1. Whole‑batch commit or piecewise commit?

Commit Style	Short‑term Benefit	Production Risk
Whole‑batch commit	Logically complete	Big blast radius on failure — is the rollback truly controllable?
Piecewise commit	Clear stage boundaries	May leave partial work behind — is the re‑run strategy clear?

Neither is inherently better. What matters is that the business boundary of each piece is explicitly defined.

2. Is the script idempotent?

If a failed job can't safely run again, the situation will only get worse. Check for: DROP IF EXISTS or batch‑aware overwrites, batch identifiers in table names, whether a re‑run will stack old results on top, and whether cleanup steps exist after a failure.

3. Who handles the aftermath of a failure?

Don't assume "just rollback" covers a multi‑table, multi‑script chain. Remediation must be designed into the job itself.

A Realistic Field Example

A daily report job has three steps: delete today's old results → build a staging table → merge into the final table.
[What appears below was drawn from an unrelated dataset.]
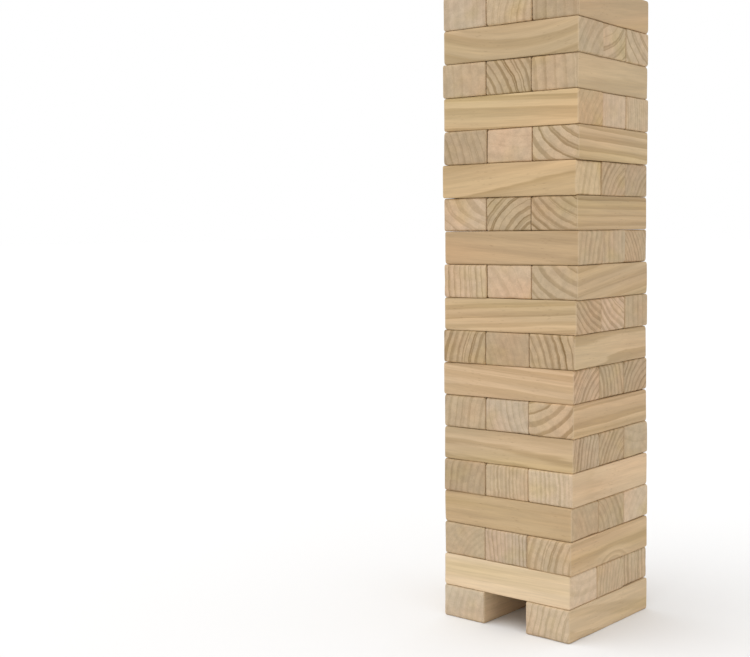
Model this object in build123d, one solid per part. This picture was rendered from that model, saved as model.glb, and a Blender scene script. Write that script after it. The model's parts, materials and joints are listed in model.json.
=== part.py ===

DELETE FROM rpt_store_day WHERE rpt_dt = '2026-03-31';

CREATE TABLE stg_store_day_20260331 AS
SELECT store_id, SUM(pay_amt) AS amt_sum
FROM fact_order WHERE dt = '2026-03-31'
GROUP BY store_id;

INSERT INTO rpt_store_day
SELECT '2026-03-31' AS rpt_dt, store_id, amt_sum
FROM stg_store_day_20260331;

If step 3 fails, the situation is ugly: the final table's data for the day is already deleted, the staging table exists, but the new results were never written. "Can we rollback?" — without a clear boundary and a recovery plan, the answer is usually "only by hand."

A More Robust Approach

1. Embed a batch identifier — a date‑tagged staging table name makes the batch explicit.
2. Make the final table write re‑runnable — delete by batch condition, then insert from the verified staging table.
3. Add a row‑count sanity check between stages so operators have a baseline for validation.

A re‑designed script:

BIZ_DT=2026-03-31
gccli -h ${DBHOST} -u ${DBUSER} ${DBNAME} <<SQL
DROP TABLE IF EXISTS stg_store_day_${BIZ_DT//-/};

CREATE TABLE stg_store_day_${BIZ_DT//-/} AS
SELECT store_id, SUM(pay_amt) AS amt_sum
FROM fact_order WHERE dt = '${BIZ_DT}'
GROUP BY store_id;

SELECT COUNT(*) AS stg_cnt FROM stg_store_day_${BIZ_DT//-/};

DELETE FROM rpt_store_day WHERE rpt_dt = '${BIZ_DT}';

INSERT INTO rpt_store_day
SELECT '${BIZ_DT}' AS rpt_dt, store_id, amt_sum
FROM stg_store_day_${BIZ_DT//-/};
SQL

The difference isn't in clever SQL — it's in knowing which batch to clean, rebuild, and re‑insert after a failure.

Four Common Pitfalls

1. Deletes, builds, and writes all jumbled in one script without explicit boundaries — makes it nearly impossible to determine what state the database is in after a failure.
2. Staging tables with no batch identifier — after a re‑run, you can't tell whether this table belongs to the current run or a previous one.
3. Designing only the happy path — the most common path in production is failure, retry, and catch‑up.
4. Treating rollback as something that just exists — across multi‑step operations, a database transaction and job‑level remediation are completely different things.

Summary

Scenario	Recommended Approach	Why
Single‑batch final writes	Explicit batch‑scoped delete & insert	Easy cleanup and re‑run
Complex multi‑stage calculation	Stage first, merge later	Intermediate results are verifiable
Frequent re‑runs after failures	Idempotency first	Lower manual repair cost
Multi‑table coordinated updates	Separate business boundaries first	Reduce partially‑completed states

What makes a batch job truly maintainable isn't whether it "finishes successfully" — it's what state it leaves behind when it fails. Designing commit granularity, batch boundaries, and retry logic up front will save you far more time than patching things up after every incident in a gbase database.